INFORMATION SHOWN:
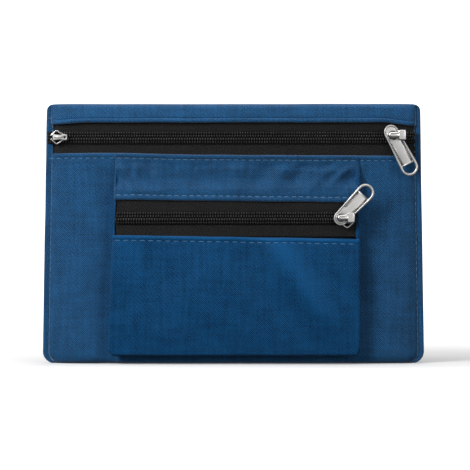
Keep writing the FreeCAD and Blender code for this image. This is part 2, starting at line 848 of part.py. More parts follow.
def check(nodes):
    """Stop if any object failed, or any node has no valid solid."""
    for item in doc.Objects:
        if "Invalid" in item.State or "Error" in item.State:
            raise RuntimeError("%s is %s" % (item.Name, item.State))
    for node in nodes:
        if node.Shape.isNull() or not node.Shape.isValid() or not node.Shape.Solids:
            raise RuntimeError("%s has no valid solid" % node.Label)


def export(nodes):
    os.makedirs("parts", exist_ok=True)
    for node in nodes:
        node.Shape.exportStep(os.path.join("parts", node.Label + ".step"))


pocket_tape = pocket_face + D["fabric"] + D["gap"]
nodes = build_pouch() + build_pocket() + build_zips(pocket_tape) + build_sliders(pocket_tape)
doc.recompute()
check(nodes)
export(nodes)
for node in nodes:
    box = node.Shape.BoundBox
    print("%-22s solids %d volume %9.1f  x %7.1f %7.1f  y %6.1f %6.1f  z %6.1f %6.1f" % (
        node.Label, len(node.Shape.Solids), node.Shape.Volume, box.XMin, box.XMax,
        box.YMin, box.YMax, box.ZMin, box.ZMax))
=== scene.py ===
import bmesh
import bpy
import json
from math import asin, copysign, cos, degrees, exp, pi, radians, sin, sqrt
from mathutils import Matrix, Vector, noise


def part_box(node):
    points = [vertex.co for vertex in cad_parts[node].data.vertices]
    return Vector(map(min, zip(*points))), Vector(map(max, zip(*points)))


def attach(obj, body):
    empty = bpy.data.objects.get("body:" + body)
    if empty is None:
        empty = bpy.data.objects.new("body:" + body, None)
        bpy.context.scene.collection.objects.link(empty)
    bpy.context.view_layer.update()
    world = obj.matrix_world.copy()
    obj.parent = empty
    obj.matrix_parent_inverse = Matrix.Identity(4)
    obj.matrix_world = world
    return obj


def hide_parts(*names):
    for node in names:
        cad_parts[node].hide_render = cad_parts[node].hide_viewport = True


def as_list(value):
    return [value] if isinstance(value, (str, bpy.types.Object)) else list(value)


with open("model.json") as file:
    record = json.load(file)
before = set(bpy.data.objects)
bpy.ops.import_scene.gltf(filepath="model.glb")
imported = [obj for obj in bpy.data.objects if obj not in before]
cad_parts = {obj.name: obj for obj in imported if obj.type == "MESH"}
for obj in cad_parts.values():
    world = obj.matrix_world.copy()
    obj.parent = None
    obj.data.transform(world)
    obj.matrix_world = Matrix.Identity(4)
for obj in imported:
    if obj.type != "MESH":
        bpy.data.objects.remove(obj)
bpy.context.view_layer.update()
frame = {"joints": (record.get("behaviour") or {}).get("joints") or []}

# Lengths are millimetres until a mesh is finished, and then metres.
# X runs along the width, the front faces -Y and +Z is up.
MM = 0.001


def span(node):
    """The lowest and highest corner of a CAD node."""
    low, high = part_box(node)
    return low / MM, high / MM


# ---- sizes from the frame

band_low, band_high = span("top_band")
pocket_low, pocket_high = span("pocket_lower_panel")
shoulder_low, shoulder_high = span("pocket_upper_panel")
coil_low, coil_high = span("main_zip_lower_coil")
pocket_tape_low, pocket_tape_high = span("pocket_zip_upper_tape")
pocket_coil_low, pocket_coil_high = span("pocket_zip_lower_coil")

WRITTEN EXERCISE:
Everything from the line with "nodes = build_pouch()" through the line with "zip(*points))), Vector(map(max, zip(*points)))" is to be output exactly; leave out all other lines.

SOLUTION FOR THIS PROBLEM:
nodes = build_pouch() + build_pocket() + build_zips(pocket_tape) + build_sliders(pocket_tape)
doc.recompute()
check(nodes)
export(nodes)
for node in nodes:
    box = node.Shape.BoundBox
    print("%-22s solids %d volume %9.1f  x %7.1f %7.1f  y %6.1f %6.1f  z %6.1f %6.1f" % (
        node.Label, len(node.Shape.Solids), node.Shape.Volume, box.XMin, box.XMax,
        box.YMin, box.YMax, box.ZMin, box.ZMax))
=== scene.py ===
import bmesh
import bpy
import json
from math import asin, copysign, cos, degrees, exp, pi, radians, sin, sqrt
from mathutils import Matrix, Vector, noise


def part_box(node):
    points = [vertex.co for vertex in cad_parts[node].data.vertices]
    return Vector(map(min, zip(*points))), Vector(map(max, zip(*points)))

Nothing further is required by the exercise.